Disagree? Just read the versions of healthcare legislation:H.R.3200 in the House. One key proposal is to mandate an “essential benefit package” for every private insurance policy sold in the United States. Currently, individuals and employers usually make these coverage decisions. This legislation creates a new federal Health Benefits Advisory Committee that would decide instead. For example, if you are a single male with no children, the legislation still requires you to have maternity benefits and well-baby and well-child care coverage. You don’t want or don’t need that coverage? Sorry, you have to pay for it anyway.

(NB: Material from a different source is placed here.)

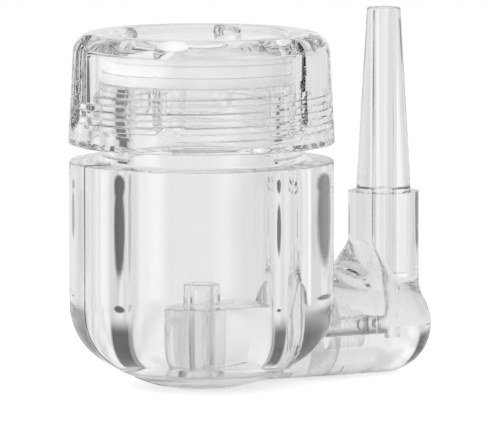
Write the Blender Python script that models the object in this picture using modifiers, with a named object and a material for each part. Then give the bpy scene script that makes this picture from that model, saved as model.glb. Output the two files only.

Other planned agencies would give the federal government unprecedented and unaccountable control over your healthcare. The so-called Health Choices Administration and the National Health Insurance Exchange would set various standards for all health insurance policies. The president is also pushing for another new agency called the Independent Medicare Advisory Council. Described as a cost-control initiative,it would be made up of five government appointees who would, by determining Medicare reimbursement amounts, in essence decide what would be covered and what would not. The fear of government rationing is based on the premise that once government has such power, especially the ability to control what is covered by your private insurance policy, it also has the power to deny and restrict.
The editorial in question also goes in to more effective ways to reform health care…you know, the reforms the D’s claim we don’t care aboot and have no ideas on. If we want an honest debate, let’s have an honest debate.
No, screaming and “death panels” aren’t productive.
Neither are sending union thugs to assault protesters, or dismissing valid concerns just because they’re inconvenient for you to answer.